Version control strategy
There are two schools of thought:
Commit generated code. The generated files are in the repo. PRs show the generated diff alongside source changes. CI doesn't need the generation tools installed.
Pros: Easy to review generated changes. No build dependency on generators.
Cons: Noisy diffs. Risk of generated files getting out of sync with source.
Generate at build time. Only the source (schemas, templates) is committed. CI runs the generator as a build step.
Pros: Source of truth is always source. No sync issues.
Cons: Reviewers can't see the generated code in PRs. Build is slower.
For most teams, committing generated code is pragmatically better.
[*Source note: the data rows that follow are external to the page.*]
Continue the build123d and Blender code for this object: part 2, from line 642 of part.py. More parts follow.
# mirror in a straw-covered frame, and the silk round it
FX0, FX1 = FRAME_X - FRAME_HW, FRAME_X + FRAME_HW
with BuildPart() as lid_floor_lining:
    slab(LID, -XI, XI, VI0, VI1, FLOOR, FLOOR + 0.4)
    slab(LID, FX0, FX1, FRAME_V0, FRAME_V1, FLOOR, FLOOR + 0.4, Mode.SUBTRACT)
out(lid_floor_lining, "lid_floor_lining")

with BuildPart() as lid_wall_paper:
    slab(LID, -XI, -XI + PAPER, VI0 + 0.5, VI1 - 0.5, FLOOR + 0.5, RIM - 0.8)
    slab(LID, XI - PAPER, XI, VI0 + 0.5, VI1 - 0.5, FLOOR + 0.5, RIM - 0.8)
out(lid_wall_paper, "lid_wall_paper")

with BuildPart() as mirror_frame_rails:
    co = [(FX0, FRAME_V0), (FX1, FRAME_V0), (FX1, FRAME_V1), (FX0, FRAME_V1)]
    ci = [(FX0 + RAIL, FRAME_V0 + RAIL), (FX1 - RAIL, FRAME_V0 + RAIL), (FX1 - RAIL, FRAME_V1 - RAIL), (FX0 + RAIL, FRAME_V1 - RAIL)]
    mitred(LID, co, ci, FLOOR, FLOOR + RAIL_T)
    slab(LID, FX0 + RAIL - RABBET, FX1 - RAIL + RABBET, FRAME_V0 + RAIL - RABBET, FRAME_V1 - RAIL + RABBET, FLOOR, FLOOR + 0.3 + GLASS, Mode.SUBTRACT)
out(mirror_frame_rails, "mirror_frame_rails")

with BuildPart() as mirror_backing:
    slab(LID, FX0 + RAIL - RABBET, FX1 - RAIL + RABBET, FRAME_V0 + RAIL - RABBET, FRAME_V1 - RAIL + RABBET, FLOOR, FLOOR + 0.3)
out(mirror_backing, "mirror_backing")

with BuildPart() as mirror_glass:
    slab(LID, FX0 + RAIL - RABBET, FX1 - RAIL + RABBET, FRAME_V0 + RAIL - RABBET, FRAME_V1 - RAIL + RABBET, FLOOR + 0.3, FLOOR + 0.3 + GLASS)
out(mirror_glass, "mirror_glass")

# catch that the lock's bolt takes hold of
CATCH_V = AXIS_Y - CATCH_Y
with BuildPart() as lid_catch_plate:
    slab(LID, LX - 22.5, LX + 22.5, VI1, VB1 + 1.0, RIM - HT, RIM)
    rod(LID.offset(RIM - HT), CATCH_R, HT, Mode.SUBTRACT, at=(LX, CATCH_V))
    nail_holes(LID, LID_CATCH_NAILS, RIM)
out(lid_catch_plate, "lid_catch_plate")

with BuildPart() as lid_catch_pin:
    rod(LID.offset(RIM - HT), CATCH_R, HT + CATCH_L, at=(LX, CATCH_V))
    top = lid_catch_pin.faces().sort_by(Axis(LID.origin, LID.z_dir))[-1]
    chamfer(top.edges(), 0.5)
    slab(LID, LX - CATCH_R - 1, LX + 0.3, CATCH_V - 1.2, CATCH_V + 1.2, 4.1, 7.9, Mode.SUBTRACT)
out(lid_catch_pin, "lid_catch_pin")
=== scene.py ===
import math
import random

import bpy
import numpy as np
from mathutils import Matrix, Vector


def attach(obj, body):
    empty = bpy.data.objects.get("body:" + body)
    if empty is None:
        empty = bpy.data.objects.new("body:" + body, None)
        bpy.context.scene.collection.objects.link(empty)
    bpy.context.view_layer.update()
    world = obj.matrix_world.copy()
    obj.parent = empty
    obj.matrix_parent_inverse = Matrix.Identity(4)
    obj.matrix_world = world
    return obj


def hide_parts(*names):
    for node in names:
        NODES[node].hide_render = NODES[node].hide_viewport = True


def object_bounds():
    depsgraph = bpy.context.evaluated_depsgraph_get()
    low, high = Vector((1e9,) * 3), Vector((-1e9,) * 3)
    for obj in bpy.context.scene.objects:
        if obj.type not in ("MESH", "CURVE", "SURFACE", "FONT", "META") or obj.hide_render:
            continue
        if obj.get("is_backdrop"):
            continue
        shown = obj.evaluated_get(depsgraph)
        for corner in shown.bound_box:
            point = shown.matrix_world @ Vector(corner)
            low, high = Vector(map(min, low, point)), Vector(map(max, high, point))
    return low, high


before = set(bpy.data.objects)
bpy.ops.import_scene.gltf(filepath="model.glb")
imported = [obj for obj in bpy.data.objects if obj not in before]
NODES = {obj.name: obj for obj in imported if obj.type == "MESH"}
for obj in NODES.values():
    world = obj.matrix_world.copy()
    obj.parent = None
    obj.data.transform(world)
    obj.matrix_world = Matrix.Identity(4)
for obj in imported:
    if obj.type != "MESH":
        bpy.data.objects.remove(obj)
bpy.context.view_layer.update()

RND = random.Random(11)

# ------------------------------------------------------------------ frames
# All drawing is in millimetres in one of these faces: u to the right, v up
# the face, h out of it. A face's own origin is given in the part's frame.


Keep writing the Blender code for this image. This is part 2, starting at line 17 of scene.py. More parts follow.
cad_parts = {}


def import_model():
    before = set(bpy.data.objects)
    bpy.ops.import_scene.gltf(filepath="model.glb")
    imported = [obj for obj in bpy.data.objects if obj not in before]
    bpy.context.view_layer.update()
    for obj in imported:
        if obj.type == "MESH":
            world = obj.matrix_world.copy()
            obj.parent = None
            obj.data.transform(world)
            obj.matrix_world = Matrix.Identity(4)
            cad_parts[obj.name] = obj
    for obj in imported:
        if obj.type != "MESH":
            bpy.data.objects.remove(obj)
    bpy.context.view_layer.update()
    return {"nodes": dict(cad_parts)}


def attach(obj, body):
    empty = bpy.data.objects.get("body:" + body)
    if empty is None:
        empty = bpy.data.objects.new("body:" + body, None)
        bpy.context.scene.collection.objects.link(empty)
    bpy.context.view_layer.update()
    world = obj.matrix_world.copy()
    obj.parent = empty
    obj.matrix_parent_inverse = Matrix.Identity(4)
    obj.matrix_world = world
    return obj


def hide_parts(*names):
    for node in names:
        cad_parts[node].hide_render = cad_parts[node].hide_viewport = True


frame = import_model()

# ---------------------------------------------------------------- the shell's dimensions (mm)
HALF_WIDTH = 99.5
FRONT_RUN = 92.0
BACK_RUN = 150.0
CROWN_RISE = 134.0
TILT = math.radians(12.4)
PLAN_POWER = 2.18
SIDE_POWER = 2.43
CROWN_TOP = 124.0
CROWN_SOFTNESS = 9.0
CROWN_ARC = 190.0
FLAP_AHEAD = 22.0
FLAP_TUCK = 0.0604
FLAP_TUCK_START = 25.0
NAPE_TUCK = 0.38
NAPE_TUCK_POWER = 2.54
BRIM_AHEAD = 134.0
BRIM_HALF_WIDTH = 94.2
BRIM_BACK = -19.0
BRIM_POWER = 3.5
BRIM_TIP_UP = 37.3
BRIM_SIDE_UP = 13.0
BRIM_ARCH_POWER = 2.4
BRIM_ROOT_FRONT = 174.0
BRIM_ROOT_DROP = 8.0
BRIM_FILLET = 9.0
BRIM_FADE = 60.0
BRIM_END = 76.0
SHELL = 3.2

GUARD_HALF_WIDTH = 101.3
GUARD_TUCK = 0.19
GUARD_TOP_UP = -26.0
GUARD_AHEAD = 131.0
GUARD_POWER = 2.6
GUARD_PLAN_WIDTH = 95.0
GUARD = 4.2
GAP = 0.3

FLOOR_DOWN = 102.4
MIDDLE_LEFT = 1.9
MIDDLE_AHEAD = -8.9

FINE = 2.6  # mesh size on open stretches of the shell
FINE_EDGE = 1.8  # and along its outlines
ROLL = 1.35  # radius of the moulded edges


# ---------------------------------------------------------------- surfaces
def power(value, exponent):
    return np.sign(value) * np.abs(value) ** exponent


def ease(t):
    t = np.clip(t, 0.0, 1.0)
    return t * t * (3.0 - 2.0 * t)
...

Add a CI check that regenerates and verifies the output matches what's committed:
# CI step: verify generated code is up to date
make generate
git diff --exit-code || (echo "Generated code is out of date. Run 'make generate'." && exit 1)
Regeneration workflow
Make regeneration trivial:
# Makefile
generate: ## Regenerate all generated code
protoc --go_out=. --go-grpc_out=. proto/*.proto
npx openapi-typescript-codegen --input api-spec.yaml --output src/generated
go generate ./...
@echo "Generation complete. Review changes with 'git diff'"
One command regenerates everything. No one needs to remember which tools to run or in what order.
Scaffolding Tools
Scaffolding is code generation for new files and projects. It's less about ongoing generation and more about getting started quickly.
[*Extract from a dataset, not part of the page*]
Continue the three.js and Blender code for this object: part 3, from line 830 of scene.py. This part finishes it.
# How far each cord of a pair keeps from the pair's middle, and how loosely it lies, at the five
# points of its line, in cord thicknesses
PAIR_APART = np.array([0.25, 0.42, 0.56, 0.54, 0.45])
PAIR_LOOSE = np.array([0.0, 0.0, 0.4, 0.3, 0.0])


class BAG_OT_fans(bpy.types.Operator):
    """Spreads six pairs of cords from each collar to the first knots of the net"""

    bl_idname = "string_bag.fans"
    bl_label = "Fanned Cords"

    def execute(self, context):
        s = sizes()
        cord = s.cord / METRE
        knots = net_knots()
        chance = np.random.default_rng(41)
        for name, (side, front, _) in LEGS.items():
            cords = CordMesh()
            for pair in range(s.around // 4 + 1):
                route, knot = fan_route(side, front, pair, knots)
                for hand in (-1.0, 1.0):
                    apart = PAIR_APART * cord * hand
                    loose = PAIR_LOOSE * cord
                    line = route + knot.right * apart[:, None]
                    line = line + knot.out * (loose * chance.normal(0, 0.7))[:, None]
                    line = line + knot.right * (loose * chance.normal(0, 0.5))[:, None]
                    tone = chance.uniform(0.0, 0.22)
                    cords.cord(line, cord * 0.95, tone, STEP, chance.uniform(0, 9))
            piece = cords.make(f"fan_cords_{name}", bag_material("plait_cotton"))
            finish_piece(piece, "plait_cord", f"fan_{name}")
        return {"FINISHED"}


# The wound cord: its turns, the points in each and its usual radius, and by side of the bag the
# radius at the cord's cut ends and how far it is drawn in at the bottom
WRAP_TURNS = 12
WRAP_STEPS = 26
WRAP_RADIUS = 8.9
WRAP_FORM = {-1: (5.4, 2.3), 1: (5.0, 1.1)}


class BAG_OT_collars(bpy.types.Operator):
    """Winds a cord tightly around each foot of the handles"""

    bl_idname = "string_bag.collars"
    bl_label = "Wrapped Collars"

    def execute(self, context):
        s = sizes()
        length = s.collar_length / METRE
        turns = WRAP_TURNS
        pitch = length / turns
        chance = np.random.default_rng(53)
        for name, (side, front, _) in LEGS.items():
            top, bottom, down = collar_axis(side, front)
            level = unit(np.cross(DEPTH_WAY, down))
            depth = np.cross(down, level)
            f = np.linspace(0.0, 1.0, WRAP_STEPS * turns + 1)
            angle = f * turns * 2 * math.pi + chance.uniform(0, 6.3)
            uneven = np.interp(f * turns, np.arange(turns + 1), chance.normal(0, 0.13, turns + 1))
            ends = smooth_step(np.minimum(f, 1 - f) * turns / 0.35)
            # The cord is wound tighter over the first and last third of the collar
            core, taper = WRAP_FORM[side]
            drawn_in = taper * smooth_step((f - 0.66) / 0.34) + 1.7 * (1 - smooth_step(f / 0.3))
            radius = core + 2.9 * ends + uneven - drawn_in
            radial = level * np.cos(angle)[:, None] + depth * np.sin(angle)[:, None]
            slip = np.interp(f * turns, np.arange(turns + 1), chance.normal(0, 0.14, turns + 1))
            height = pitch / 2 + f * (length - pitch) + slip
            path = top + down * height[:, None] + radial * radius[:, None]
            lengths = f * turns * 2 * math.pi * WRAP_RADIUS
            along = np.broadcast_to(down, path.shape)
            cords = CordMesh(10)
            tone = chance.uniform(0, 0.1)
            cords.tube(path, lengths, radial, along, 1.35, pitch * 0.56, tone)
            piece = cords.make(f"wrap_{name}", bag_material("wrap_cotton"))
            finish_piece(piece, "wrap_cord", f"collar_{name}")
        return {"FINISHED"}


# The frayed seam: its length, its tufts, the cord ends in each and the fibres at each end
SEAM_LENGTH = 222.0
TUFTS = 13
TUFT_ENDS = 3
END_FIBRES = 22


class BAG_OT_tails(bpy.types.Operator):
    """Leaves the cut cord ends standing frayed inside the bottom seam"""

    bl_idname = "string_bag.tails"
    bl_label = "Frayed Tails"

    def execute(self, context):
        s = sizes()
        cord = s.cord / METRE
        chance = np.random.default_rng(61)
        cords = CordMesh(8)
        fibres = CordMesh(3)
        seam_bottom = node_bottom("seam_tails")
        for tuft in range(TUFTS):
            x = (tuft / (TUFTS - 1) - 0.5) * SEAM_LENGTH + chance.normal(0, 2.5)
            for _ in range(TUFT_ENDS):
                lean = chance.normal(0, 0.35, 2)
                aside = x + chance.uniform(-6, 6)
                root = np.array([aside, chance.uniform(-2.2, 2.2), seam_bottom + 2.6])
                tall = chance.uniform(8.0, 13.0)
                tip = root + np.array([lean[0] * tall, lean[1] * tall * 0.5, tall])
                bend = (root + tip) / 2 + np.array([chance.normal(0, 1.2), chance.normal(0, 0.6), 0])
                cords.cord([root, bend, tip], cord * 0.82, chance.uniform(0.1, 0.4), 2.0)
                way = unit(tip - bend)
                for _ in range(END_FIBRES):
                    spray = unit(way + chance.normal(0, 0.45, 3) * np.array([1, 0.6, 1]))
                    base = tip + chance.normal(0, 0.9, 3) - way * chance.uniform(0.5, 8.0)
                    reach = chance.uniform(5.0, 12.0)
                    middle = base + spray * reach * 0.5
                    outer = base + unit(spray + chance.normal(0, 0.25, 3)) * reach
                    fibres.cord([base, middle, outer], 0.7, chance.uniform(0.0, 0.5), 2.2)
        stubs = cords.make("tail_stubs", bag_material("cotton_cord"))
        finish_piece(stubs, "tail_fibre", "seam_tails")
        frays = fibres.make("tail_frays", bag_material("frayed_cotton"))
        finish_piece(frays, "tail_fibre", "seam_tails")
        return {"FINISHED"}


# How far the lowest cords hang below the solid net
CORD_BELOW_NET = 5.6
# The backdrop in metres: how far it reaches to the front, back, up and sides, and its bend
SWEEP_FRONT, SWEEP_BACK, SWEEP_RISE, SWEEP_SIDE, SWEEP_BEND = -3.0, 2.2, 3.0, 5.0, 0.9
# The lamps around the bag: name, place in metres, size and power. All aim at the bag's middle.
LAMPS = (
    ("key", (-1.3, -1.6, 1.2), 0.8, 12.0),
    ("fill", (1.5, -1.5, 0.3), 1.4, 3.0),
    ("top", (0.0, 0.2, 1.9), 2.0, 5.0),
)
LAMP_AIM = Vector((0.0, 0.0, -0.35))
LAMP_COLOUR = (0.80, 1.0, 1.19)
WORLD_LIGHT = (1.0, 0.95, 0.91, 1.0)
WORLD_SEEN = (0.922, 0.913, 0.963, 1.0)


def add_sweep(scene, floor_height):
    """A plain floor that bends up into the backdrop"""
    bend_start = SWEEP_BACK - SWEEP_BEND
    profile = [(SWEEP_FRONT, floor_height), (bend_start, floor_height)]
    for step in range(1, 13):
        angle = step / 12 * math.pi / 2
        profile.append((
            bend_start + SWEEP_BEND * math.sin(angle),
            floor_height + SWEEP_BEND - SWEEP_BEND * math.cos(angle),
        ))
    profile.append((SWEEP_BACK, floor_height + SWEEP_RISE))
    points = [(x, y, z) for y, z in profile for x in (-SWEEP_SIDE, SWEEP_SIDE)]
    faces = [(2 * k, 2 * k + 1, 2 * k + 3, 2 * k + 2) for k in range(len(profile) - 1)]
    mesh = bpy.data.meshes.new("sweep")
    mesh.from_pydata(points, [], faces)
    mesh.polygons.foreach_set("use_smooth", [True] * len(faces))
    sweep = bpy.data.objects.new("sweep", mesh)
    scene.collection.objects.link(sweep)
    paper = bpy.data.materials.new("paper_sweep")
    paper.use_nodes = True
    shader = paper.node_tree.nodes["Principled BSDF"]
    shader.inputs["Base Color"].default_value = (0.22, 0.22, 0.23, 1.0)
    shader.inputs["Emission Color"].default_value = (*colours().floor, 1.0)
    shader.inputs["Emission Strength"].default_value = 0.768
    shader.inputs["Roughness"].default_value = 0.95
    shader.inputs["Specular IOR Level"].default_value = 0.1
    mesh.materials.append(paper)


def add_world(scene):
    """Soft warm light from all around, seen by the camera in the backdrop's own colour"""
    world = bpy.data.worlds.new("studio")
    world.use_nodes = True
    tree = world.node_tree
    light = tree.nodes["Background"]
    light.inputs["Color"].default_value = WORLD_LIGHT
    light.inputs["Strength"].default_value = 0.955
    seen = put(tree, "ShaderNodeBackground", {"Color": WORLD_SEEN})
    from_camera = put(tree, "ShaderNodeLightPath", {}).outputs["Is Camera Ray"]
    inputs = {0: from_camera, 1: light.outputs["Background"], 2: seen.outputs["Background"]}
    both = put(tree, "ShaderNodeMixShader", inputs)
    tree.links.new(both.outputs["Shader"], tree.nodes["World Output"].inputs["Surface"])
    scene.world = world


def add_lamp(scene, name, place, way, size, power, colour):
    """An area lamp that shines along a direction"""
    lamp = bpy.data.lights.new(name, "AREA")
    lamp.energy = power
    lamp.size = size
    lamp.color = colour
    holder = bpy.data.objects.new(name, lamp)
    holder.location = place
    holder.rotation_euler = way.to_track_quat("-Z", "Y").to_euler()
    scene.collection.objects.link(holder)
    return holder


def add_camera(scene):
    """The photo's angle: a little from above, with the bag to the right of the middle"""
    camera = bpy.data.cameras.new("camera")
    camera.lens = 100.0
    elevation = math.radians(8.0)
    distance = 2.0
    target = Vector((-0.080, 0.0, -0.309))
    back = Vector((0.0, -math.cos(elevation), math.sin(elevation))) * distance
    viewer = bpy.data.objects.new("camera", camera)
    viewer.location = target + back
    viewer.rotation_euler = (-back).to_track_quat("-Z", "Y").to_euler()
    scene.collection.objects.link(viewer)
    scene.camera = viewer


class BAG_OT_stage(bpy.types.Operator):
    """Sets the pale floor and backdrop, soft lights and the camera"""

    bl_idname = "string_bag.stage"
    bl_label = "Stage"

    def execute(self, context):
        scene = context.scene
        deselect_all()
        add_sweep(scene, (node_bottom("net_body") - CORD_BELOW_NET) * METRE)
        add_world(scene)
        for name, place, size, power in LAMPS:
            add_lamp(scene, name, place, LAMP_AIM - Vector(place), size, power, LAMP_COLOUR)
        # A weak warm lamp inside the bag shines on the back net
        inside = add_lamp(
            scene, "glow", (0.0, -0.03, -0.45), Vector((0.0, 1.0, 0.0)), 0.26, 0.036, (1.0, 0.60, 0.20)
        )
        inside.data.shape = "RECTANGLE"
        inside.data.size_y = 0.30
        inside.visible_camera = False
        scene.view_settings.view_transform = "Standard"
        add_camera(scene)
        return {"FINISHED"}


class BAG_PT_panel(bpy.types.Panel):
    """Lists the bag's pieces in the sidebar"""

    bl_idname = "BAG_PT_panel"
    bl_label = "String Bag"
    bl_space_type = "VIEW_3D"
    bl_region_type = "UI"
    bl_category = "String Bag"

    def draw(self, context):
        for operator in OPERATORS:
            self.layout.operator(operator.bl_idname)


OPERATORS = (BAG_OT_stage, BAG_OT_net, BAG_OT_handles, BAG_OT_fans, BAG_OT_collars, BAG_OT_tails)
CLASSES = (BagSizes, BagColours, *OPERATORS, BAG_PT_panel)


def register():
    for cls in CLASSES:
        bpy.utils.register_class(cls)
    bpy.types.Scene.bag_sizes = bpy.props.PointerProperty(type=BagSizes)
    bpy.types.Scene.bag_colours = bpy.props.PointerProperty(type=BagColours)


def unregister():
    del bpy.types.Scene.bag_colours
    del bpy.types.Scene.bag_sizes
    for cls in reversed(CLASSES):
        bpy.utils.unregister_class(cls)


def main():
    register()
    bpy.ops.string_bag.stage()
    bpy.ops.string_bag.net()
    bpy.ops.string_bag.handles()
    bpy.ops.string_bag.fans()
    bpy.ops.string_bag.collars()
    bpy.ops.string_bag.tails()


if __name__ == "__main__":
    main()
Built-in framework scaffolding
Most frameworks include scaffolding commands:
# Rails
rails generate model User name:string email:string
rails generate controller Users index show
# Angular
ng generate component user-profile
ng generate service auth
# Next.js (with create-next-app)
npx create-next-app@latest my-app --typescript
Custom scaffolding
For patterns specific to your project, build your own scaffolding:
# Using Plop.js
npx plop component # Interactive prompt for component name
npx plop service # Interactive prompt for service name
# Using Cookiecutter (Python ecosystem)
cookiecutter gh:your-org/microservice-template
# Using a simple shell script
./scripts/new-endpoint.sh POST /api/users CreateUser
The key principle: scaffolding should produce files that are immediately usable. If the developer has to modify the scaffolded code extensively before it works, the template needs updating.
Common Pitfalls
Generating code that nobody understands. If the team can't read, debug, and reason about the generated output, the generator is a liability. Generated code should look like code a human would write.
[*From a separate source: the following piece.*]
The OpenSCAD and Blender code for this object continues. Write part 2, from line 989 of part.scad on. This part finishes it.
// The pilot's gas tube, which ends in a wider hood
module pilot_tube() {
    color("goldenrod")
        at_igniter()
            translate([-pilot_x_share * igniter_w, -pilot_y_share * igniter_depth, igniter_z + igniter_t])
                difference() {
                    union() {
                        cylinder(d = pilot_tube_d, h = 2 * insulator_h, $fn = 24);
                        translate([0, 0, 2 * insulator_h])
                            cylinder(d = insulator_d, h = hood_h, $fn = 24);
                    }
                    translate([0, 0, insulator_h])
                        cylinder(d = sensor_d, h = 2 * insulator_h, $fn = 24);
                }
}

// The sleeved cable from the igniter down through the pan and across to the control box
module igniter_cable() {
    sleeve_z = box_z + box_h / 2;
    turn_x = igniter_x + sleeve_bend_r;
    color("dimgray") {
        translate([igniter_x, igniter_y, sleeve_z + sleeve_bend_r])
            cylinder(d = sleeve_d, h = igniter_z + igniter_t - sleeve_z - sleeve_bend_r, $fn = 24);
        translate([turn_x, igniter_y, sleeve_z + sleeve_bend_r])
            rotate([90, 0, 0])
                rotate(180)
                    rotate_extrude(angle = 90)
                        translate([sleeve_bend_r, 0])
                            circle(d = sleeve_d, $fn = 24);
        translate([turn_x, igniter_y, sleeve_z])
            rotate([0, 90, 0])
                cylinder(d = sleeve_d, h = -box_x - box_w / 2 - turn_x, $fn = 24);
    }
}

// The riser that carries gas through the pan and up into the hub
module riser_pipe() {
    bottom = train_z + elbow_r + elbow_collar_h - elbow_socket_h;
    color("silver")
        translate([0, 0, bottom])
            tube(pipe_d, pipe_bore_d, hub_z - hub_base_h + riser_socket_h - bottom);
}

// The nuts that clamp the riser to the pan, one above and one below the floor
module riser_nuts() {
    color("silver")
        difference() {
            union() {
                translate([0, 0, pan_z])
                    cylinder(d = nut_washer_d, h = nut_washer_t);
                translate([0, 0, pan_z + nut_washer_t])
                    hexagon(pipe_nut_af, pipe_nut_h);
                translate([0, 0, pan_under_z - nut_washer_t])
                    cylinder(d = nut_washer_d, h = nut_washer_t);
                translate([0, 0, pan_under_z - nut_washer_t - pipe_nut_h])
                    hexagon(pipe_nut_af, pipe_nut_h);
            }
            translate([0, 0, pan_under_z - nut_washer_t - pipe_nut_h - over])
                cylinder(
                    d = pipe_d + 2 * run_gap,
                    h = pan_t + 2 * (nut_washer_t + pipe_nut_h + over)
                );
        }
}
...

Over-relying on generation to avoid learning. Using a code generator because you don't understand the underlying patterns means you can't debug issues when the generator produces unexpected output. Understand the domain first, then automate it.
Not regenerating when the source changes. If the API spec is updated but nobody reruns the code generator, the generated client is now wrong. CI checks that verify generated code is up to date prevent this.
Generators that require complex configuration. If your code generator needs a 200-line configuration file to produce useful output, the tool is too complex. Good generators have sensible defaults and minimal required configuration.
Treating generation as a substitute for abstraction. If you're generating 50 nearly identical files, the real answer might be a shared abstraction (a base class, a generic function, a higher-order component) instead of 50 generated copies.
Building custom generators too early. Before building a generator, check if one already exists. The OpenAPI, Protobuf, and GraphQL ecosystems have mature generation tools. Don't reinvent them.
Key Takeaways
Code generation is most valuable when a single source of truth (schema, spec, template) can mechanically produce code that would otherwise be written by hand. The canonical examples are API clients from OpenAPI specs and types from database schemas.
Generate mechanical code. Write code that requires judgment. The line between the two is usually clear: if you can describe the transformation rules completely, it's mechanical.
Always mark generated files clearly and provide a single command to regenerate everything. CI should verify generated code is in sync with its source.
Scaffolding is code generation for new files and projects. Use framework built-in tools when available, and build custom scaffolding for patterns specific to your project.
The danger zone is over-engineering: generators that are more complex than the code they produce, generated output that nobody can debug, and generation as a substitute for proper abstractions. When in doubt, write the code by hand.